At the September term, 1866, of the Tazewell circuit court, Richard Gregg, the appellant, recovered a judgment in an action of assumpsit against appellee for three thousand one hundred and thirty dollars. The cause of action arose out of the ownership, by these parties and one E. B. Elwood, of a steamboat called “ Daniel Boone,” in the proportion of four-fifths in appellee and one-fifth in appellant and Elwood. ¡No execution having issued on this judgment, appellant sued out to the ¡November term, 1868, of the Tazewell circuit court, a scire facias to revive the judgment. Pending this, Brower exhibited his bill on the equity side of the court at the February term, 1869, to enjoin the execution, alleging that after Gregg obtained this judgment, Gregg agreed to, and did, stay execution until the 15th of August next after the date of the entry of the judgment; the reason for which was that Gregg and Elwood, and Brower, the complainant, were partners in the ownership and running of this steamboat, and in all expenses connected therewith, and that the losses, profits and expenses connected with the boat, and the accounts of Gregg, Elwood and complainant had not been adjusted in the suit brought by Gregg, and it is alleged it was agreed between Gregg and complainant that when he, Gregg, returned to Peoria, where he lived, he would notify complainant at Pekin, the place of his residence, that he would be ready to adjust all these partnership accounts connected with the boat; but that Gregg never did notify complainant of his readiness to adjust them; that these partnership accounts had never been settled, and could not be in the action of Gregg against complainant, it being an action at law, and the only question in it being whether Gregg had paid money for the use of complainant at his request.

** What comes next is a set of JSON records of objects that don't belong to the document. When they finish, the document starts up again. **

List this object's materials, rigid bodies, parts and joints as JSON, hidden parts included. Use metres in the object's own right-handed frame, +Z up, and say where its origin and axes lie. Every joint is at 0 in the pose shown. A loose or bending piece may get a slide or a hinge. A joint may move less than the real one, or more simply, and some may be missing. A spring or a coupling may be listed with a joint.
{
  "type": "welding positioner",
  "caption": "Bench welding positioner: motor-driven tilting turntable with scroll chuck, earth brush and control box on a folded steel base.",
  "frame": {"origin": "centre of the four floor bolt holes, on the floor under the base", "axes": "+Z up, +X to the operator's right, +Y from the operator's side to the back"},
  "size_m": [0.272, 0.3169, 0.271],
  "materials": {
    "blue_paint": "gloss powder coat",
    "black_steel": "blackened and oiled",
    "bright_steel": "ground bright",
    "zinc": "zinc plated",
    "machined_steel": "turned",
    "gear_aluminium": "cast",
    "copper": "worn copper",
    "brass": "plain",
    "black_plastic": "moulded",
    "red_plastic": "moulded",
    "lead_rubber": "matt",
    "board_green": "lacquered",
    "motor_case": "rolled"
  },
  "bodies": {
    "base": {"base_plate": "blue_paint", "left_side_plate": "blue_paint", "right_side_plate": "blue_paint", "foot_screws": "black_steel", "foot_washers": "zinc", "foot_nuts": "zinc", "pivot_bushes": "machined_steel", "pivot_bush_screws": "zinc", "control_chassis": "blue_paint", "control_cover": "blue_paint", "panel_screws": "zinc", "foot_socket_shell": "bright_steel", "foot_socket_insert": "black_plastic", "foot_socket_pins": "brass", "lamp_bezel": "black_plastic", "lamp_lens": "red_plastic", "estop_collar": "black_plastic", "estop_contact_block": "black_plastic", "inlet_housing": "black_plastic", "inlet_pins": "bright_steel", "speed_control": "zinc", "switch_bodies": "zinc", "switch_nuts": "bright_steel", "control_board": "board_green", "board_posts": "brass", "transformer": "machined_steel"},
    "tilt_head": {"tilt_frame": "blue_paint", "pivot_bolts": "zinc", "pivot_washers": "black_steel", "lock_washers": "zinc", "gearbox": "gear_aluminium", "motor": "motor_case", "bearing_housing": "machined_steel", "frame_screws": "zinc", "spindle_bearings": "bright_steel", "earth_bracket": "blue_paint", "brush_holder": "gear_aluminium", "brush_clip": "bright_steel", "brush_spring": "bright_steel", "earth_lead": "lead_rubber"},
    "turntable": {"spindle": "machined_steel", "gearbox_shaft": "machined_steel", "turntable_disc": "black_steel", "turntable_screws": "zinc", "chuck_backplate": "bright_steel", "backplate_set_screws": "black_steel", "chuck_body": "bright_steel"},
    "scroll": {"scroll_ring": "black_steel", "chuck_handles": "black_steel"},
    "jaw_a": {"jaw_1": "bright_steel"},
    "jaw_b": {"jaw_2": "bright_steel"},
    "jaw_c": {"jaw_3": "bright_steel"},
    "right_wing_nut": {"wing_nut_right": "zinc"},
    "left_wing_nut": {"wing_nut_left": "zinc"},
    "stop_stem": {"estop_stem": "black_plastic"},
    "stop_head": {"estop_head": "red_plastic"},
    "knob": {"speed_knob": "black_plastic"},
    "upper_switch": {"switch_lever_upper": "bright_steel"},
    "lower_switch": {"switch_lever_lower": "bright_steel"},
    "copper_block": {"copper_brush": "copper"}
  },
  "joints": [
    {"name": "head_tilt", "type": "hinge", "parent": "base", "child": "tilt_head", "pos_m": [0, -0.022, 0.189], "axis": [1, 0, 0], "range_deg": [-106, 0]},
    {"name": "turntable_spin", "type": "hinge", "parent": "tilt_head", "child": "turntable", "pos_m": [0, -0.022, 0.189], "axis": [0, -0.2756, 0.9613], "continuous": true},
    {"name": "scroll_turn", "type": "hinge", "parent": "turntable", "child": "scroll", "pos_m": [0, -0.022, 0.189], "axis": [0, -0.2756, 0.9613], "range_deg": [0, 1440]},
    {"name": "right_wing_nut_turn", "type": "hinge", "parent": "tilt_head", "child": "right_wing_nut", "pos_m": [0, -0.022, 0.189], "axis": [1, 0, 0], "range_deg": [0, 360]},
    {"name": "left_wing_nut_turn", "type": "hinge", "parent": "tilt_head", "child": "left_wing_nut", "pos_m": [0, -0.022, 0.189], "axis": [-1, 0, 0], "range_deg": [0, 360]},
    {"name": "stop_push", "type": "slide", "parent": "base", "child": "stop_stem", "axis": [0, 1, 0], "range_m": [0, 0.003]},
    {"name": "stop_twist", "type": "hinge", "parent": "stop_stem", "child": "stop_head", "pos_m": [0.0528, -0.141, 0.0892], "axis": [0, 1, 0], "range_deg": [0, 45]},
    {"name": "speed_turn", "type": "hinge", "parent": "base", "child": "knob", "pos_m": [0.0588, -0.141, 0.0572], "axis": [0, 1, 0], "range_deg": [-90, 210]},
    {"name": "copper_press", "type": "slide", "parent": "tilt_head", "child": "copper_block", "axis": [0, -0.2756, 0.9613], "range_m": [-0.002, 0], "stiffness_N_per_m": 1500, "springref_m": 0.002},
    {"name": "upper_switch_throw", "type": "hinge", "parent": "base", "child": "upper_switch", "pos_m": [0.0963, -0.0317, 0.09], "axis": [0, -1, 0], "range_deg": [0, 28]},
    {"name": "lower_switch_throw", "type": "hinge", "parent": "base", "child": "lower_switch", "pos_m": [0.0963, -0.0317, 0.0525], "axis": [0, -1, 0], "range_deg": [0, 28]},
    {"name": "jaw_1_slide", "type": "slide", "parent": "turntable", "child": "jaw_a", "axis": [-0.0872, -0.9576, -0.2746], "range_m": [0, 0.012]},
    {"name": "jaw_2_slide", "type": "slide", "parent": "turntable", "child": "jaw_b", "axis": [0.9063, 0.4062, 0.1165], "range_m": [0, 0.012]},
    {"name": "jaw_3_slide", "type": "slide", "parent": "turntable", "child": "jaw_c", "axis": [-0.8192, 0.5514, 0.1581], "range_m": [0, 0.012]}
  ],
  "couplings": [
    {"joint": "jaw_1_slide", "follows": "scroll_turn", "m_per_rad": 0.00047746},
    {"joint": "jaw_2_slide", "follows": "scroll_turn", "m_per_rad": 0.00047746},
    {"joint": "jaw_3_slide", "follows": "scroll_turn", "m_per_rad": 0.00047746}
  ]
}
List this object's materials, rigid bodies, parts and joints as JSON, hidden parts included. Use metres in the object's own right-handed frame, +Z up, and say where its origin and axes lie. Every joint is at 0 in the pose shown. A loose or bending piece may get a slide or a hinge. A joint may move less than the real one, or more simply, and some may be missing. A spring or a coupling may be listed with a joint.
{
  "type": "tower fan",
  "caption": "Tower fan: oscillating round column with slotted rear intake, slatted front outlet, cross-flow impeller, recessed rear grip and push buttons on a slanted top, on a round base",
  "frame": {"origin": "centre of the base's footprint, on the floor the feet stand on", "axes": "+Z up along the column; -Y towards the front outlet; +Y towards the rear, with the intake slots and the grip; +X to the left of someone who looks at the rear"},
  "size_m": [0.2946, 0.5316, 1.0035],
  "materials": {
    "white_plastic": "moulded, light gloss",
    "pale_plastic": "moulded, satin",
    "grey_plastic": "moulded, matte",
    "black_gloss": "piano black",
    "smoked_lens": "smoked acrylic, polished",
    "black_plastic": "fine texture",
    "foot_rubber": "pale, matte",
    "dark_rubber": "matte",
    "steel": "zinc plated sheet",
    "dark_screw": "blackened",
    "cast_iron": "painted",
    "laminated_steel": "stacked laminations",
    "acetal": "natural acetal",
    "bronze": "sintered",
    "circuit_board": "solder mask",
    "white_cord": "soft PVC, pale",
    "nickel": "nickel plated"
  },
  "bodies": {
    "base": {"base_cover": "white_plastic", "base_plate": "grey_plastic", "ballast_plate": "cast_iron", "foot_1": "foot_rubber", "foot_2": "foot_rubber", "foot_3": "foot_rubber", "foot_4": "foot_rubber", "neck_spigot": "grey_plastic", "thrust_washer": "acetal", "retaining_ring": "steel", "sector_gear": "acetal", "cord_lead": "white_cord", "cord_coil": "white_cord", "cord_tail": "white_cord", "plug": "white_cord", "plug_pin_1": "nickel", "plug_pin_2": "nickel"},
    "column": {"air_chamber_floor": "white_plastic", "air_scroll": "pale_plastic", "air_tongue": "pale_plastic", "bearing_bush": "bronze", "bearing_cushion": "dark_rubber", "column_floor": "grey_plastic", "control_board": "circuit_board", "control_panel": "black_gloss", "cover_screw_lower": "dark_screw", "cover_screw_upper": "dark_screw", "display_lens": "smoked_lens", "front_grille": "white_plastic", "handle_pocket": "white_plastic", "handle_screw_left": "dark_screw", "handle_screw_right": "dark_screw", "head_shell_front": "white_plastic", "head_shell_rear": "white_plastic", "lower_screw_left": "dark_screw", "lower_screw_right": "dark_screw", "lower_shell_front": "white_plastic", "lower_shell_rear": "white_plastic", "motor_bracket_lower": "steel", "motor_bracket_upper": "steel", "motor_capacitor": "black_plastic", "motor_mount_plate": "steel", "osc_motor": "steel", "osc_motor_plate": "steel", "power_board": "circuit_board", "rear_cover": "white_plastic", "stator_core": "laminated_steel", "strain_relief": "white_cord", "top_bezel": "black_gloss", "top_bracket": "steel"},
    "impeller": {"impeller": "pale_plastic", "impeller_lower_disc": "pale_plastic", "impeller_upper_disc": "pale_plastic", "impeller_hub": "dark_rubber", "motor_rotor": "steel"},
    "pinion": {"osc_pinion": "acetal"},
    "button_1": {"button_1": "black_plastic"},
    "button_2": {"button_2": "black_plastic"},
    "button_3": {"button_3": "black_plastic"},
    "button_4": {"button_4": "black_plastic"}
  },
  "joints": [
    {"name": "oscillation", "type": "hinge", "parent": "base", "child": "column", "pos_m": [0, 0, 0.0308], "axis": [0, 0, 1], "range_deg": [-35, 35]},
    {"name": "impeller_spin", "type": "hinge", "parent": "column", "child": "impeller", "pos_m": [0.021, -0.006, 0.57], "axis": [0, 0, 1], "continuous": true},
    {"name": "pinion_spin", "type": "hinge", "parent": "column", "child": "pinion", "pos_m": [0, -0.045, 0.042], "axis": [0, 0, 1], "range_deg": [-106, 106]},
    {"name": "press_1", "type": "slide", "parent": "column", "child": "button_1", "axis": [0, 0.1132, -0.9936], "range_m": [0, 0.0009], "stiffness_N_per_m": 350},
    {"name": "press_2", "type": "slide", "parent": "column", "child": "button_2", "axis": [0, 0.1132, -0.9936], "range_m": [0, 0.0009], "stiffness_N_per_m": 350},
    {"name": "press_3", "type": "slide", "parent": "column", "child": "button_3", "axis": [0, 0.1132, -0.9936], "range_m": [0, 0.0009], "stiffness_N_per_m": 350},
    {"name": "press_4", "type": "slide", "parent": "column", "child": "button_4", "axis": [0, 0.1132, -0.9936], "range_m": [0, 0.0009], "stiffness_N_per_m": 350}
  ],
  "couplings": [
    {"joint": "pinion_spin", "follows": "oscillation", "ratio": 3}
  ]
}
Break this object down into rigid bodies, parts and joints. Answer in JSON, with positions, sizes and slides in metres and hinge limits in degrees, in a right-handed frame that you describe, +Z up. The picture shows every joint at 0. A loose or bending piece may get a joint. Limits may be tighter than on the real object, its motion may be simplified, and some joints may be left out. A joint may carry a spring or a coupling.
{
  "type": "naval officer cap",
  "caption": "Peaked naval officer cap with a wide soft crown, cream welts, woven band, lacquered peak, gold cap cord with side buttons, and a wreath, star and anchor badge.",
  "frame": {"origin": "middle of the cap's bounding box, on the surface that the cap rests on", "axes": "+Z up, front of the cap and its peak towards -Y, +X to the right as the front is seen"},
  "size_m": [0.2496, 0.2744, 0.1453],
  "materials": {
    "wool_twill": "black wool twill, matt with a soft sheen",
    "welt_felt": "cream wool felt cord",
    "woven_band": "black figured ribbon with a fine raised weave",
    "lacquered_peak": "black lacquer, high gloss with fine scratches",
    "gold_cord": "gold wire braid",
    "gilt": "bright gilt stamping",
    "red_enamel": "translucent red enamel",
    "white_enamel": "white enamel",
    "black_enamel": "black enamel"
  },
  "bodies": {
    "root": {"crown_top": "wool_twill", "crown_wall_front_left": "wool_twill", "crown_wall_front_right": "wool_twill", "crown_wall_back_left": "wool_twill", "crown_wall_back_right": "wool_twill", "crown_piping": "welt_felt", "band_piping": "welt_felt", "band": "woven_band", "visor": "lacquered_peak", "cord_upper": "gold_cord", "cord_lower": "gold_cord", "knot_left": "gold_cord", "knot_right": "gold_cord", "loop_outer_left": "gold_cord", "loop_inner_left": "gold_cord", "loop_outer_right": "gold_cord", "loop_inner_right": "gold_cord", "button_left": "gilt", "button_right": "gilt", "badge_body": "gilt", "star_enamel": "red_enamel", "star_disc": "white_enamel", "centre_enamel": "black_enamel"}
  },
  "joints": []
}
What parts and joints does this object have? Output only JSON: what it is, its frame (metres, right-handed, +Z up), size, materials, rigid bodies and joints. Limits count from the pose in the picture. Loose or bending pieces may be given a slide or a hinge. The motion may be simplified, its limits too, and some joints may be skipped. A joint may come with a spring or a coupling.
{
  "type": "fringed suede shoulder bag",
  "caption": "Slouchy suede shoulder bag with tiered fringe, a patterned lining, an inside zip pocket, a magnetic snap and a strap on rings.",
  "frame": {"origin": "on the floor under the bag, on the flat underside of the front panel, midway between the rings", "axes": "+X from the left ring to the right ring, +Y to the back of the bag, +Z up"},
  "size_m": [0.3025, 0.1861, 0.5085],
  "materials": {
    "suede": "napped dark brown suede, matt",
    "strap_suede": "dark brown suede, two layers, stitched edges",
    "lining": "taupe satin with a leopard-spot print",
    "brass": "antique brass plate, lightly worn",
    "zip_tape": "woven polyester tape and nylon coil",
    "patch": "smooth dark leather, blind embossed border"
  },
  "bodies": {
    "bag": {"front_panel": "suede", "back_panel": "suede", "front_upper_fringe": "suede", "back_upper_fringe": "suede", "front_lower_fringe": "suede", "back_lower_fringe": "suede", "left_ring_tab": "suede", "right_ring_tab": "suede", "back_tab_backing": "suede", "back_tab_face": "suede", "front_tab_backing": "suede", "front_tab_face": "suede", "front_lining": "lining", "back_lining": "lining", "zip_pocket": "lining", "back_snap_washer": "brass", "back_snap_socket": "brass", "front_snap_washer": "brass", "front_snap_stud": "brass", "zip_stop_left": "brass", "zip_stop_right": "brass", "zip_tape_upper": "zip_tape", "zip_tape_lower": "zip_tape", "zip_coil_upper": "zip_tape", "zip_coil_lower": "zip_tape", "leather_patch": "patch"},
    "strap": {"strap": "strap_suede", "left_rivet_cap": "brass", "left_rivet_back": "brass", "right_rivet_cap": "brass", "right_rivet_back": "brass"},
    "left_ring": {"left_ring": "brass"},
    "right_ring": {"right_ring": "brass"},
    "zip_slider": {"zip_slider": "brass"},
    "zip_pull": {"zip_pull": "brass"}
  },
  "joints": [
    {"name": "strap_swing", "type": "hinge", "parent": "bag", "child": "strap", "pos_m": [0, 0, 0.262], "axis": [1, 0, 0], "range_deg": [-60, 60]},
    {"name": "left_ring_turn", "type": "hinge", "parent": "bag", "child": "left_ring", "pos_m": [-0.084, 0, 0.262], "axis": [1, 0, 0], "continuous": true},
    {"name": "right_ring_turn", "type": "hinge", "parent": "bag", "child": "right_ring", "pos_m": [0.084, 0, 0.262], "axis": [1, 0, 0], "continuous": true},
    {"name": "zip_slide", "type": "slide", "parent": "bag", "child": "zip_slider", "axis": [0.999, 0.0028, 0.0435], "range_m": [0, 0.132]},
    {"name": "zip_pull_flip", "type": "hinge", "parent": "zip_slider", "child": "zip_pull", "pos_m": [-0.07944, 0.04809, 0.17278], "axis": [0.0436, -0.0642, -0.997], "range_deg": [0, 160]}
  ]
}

Bill prays that said Gregg and Elwood be made defendants, and that they be summoned to answer the bill, but not under oath, the oath of each of them being waived; and that Gregg be enjoined from prosecuting his said suit and writ of scire facias to judgment, that an account may be taken of the losses and profits of the firm between Gregg, Elwood and orator, in the running of said boat, and all expenses connected with or growing out of the joint ownership of the same, and that a final balance be struck between the parties, according to their respective interests in the same; and that on final .hearing hereof, the further prosecution of said scire facias be perpetually enjoined, and for such further relief as may to equity appertain.

Elwood was not served with process, nor did he appear in the suit. A demurrer was put in by Gregg, but being overruled, he answered, insisting upon the judgment recovered in the action of assumpsit as binding upon complainant, denies that delay in issuing execution was for the purpose of adjusting partnership matters growing out of the steamboat enterprise, and insists if complainant’s allegations are true in respect thereto, he could have availed of them in the action at law; alleges that in the scire facias proceeding, at the December term, 1871, the judgment was revived, and no action is now pending; sets up this judgment as an adjustment of all matters between them, denies that any accounts between him and complainant are unsatisfied except this judgment, and insists that the judgment should not be opened or set aside, as it is a legal judgment, and that all accounts between them were merged in the same, and, therefore, the matters in the bill are res adjudicóla.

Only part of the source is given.